[Given data start]

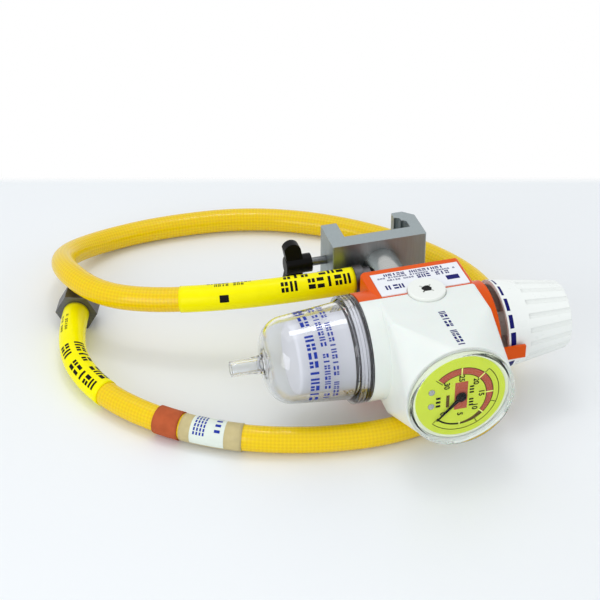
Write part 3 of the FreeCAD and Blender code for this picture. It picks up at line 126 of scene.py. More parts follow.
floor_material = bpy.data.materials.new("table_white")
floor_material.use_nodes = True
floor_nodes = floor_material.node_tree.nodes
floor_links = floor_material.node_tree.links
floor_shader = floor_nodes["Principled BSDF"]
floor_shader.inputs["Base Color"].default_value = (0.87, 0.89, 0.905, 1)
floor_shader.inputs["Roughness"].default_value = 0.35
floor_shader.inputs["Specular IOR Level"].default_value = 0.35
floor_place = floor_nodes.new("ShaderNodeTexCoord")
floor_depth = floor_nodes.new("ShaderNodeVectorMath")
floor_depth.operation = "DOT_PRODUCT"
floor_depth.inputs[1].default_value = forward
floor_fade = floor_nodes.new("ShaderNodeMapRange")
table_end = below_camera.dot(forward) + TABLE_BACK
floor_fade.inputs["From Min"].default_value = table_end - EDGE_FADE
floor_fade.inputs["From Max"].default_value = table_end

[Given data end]

(Short problem) Print the listing above in full, exactly as it is.

(Answer for the task)
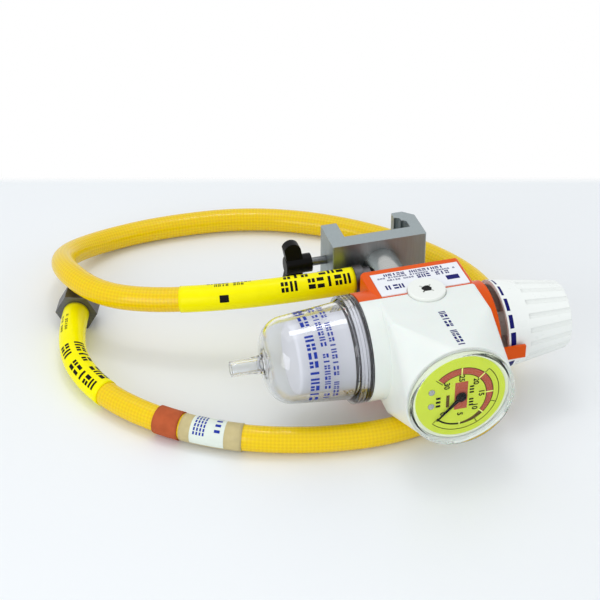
Write part 3 of the FreeCAD and Blender code for this picture. It picks up at line 126 of scene.py. More parts follow.
floor_material = bpy.data.materials.new("table_white")
floor_material.use_nodes = True
floor_nodes = floor_material.node_tree.nodes
floor_links = floor_material.node_tree.links
floor_shader = floor_nodes["Principled BSDF"]
floor_shader.inputs["Base Color"].default_value = (0.87, 0.89, 0.905, 1)
floor_shader.inputs["Roughness"].default_value = 0.35
floor_shader.inputs["Specular IOR Level"].default_value = 0.35
floor_place = floor_nodes.new("ShaderNodeTexCoord")
floor_depth = floor_nodes.new("ShaderNodeVectorMath")
floor_depth.operation = "DOT_PRODUCT"
floor_depth.inputs[1].default_value = forward
floor_fade = floor_nodes.new("ShaderNodeMapRange")
table_end = below_camera.dot(forward) + TABLE_BACK
floor_fade.inputs["From Min"].default_value = table_end - EDGE_FADE
floor_fade.inputs["From Max"].default_value = table_end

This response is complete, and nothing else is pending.